Susan Gensiak, 59, and Gensiak's sisters, Joan, 35, and Rebekah, 24, were charged Wednesday with third-degree murder, involuntary manslaughter and neglect of care for a dependent person. Joan Gensiak, whose 2-year-old daughter was placed with Lackawanna County's Children and Youth Services, was also charged with endangering the welfare of a child. Unable to post bail, the trio are in Lackawanna County Prison.

Prosecutors say the motive for the neglect was Gensiak's Social Security Disability checks, the family's main source of income.

The Scranton Counseling Center phone records are significant, because they apparently contradict Susan Gensiak's claim that she wanted to get her son help, but couldn't because she didn't have a car or other transportation.

"As far as I know, they (Scranton Counseling Center) were trying to communicate with the mother, and she wasn't responding," Assistant District Attorney Suzanne Tierney said Thursday. "She wasn't calling them back."

The records document "numerous instances" of the center's calls offering help between 2009 and 2010 that were ignored, Tierney said.

Before moving to Taylor in April 2012, the family lived at multiple Scranton addresses, Tierney said. A witness told investigators the family was evicted from one of the homes over filthy living conditions.
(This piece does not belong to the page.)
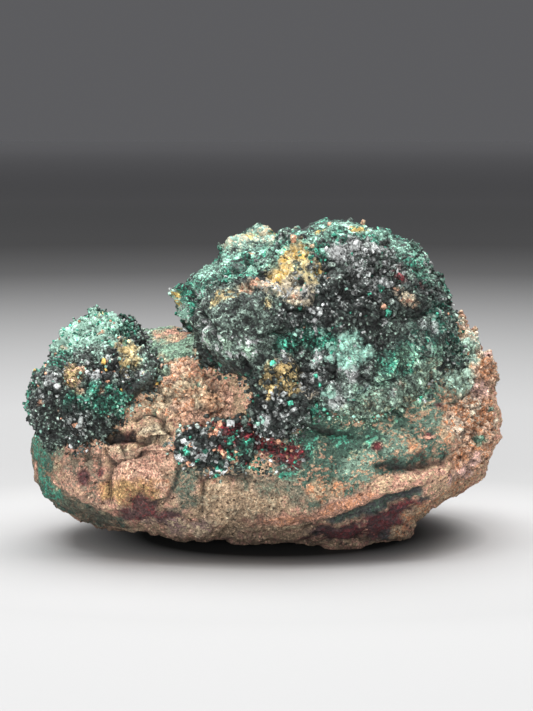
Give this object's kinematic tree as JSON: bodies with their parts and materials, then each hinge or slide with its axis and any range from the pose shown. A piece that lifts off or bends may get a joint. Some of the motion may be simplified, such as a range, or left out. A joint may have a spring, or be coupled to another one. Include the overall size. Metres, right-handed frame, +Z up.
{
  "type": "atacamite specimen",
  "caption": "Palm-sized mineral specimen: mounds of dark green atacamite crystals grown on a lump of tan and pink iron-stained rock.",
  "frame": {"origin": "middle of the underside, on the surface that the specimen stands on", "axes": "+Z up, +X to the right along the longest side as the shown face is seen, -Y out of the shown face"},
  "size_m": [0.089, 0.056, 0.06],
  "materials": {
    "matrix_rock": "rough, granular, tan to pink with iron stains and a thin grey-green film",
    "dark_crystals": "glassy fine crystals, near-black green with pale green, ochre and rust patches"
  },
  "bodies": {
    "root": {"rock_matrix": "matrix_rock", "large_crystal_mound": "dark_crystals", "small_crystal_mound": "dark_crystals", "front_crystal_patch": "dark_crystals"}
  },
  "joints": []
}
Susan Gensiak also pulled her son, Robert, out of the Allentown School district after the fifth grade to home-school him, Tierney said.

Speaking on condition of anonymity, a relative said the abuse stretches back to at least the mid-2000s, when she lost contact with the family.

Susan Gensiak doted on her daughters, but did not love her sons, who were "not allowed to eat."

"She wanted girls. She didn't want boys," the relative said.

Joseph Gensiak Sr., who died in 2010, would sneak food to his boys, Robert and Joseph Jr., the relative said.

"I would sneak them food," she said. "Everyone would try and sneak them food."

Joseph Gensiak Jr. died Oct. 24, 2005, according to a brief obituary in The Times-Tribune. He was 29.

No obituary was published for Robert Gensiak.